Little is publicly known of the man’s identity and or his fate. It would have been in China’s best interest that he be brought forward as proof that he wasn’t executed but the Chinese have not been able to. This could mean any number of things including, that in the confusion following the crack down he was either killed on the streets or arrested and executed, or perhaps the PSB never identified who he was. So basically you have two schools of thought. One that he was arrested and the other that he managed to slip away.
But I think never never killed
--Chinese General Secretary Jiang Zemin
The arrested side believes that the people who hustled the Tank man away were PBS agents and even if they weren’t they don’t believe that the Tank man could have slipped past security.
The slipped away side, view the people that ran out to get him as being just ordinary people who then slipped away into the crowds.
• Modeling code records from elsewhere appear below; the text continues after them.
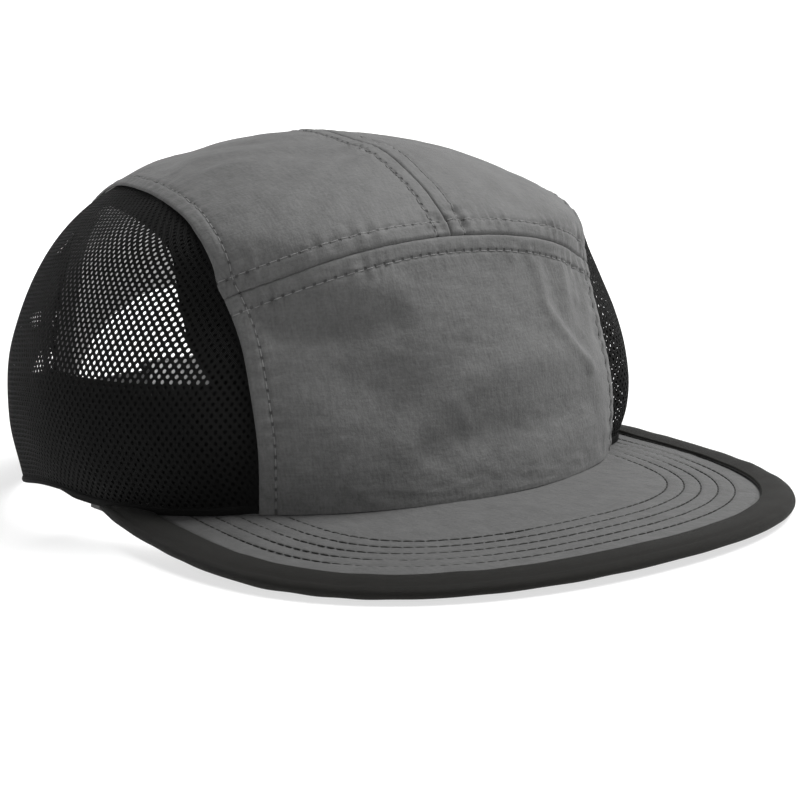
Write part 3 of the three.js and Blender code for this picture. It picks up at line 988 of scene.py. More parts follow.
class Shader:
    """Builds one material node by node."""

    def __init__(self, name: str) -> None:
        """Starts an empty material."""
        self.material = bpy.data.materials.new(name)
        self.material.use_nodes = True
        self.tree = self.material.node_tree
        self.tree.nodes.clear()

    def node(
        self,
        kind: str,
        settings: dict[str, object] | None = None,
        inputs: dict[object, object] | None = None,
        output: int | str = 0,
    ) -> Value:
        """Adds a node.

        Args:
            kind: The node's type.
            settings: Its own settings, by name.
            inputs: Numbers, colours or values, by socket name or number.
            output: The socket that is given back.

        Returns:
            That output.
        """
        made = self.tree.nodes.new(kind)
        for name, value in (settings or {}).items():
            setattr(made, name, value)
        for key, value in (inputs or {}).items():
            if isinstance(value, Value):
                self.tree.links.new(value.socket, made.inputs[key])
            else:
                made.inputs[key].default_value = value
        return Value(self, made.outputs[output])

    def fact(self, name: str) -> tuple[Value, Value]:
        """The first two numbers of a vector that the mesh holds."""
        vector = self.node("ShaderNodeAttribute", {"attribute_name": name}, output="Vector")
        parts = [
            self.node("ShaderNodeSeparateXYZ", inputs={"Vector": vector}, output=axis) for axis in (0, 1)
        ]
        return parts[0], parts[1]

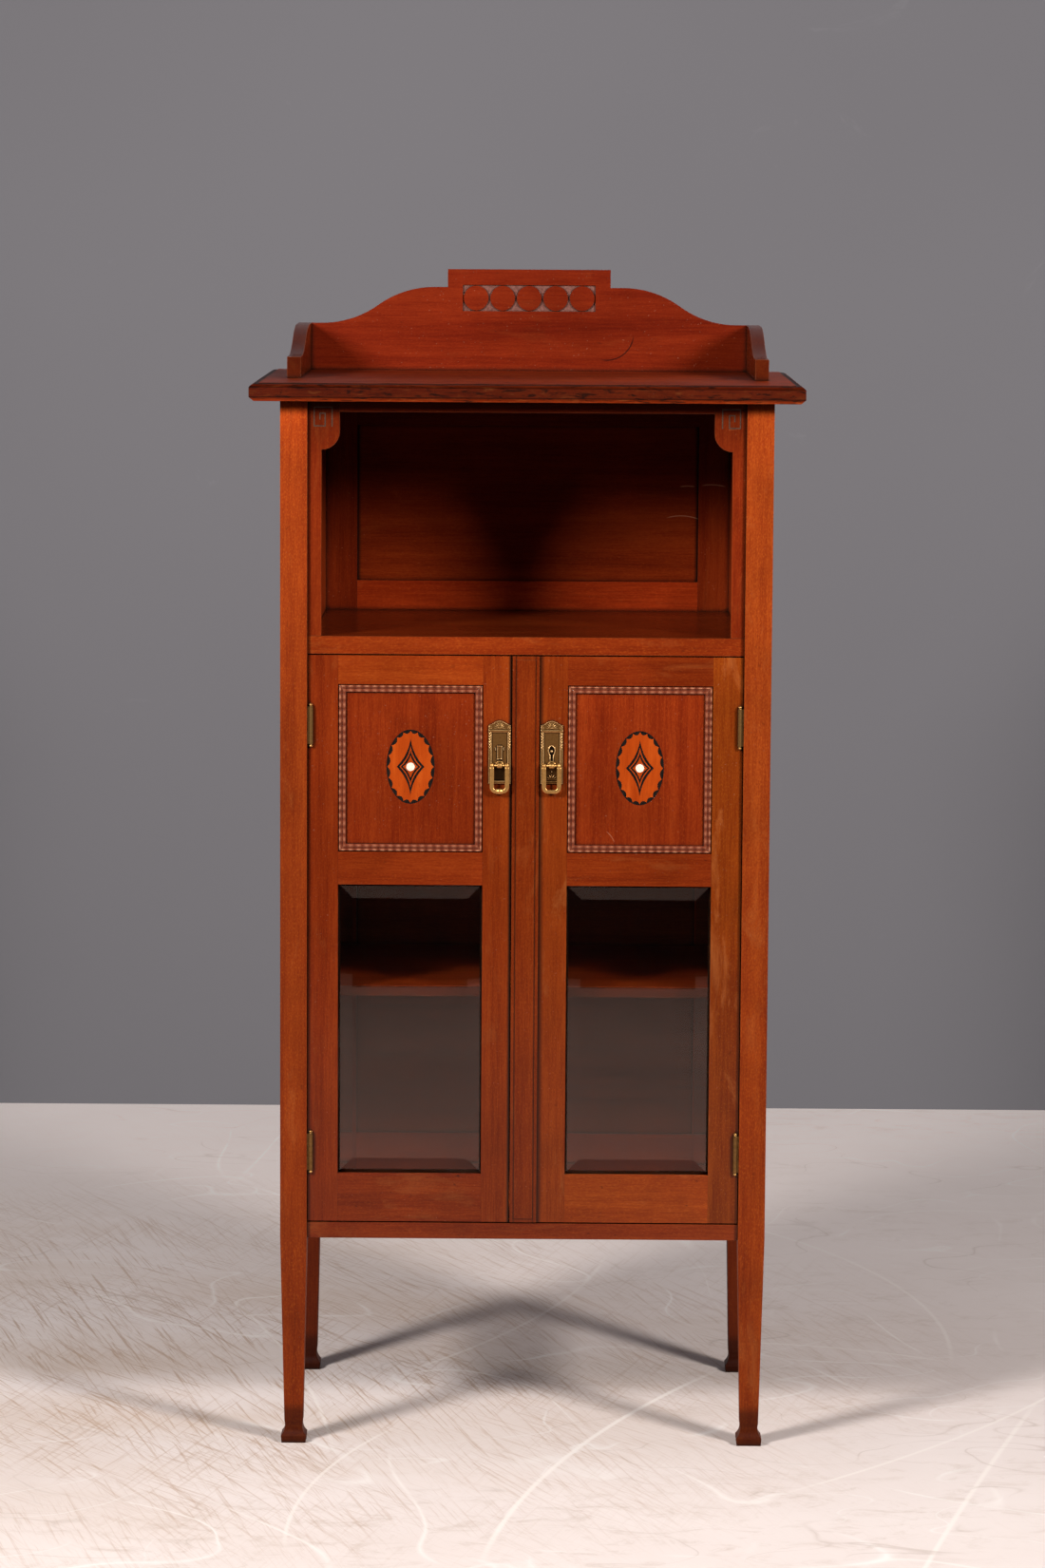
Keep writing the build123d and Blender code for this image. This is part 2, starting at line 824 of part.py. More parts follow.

China follows a policy of total silence when talking about Tiananmen Square protest and the Tank Man’s fate. Officials have only spoken about it once, in a 1990 interview with Barbara Walters. Then-CCP General Secretary Jiang Zemin was asked what became of the man:
BARBARA WALTERS, ABC News: What happened to the young man?
JIANG ZEMIN: I think this young man maybe not killed by the tank.
BARBARA WALTERS: No, but did you arrest him? We heard he was arrested and executed.
JIANG ZEMIN: [through interpreter] Well, I can’t confirm whether this young man you mentioned was arrested or not.
BARBARA WALTERS: You do not know what happened to him?
JIANG ZEMIN: But I think never never killed.
BARBARA WALTERS: You think he was never killed.
JIANG ZEMIN: I think never killed.
BARBARA WALTERS: Never killed.
No one knows for certain how many people died during the Tiananmen Square massacre. The Chinese Red Cross at first reported 2,600 killed but then under intense government pressure retracted the total. The official government body count is 241 dead, including 23 officers and soldiers, and 7,000 wounded. After the crackdown China moved on with its economic reforms and since the protest is taboo to discuss, most young Chinese don’t even know it happened.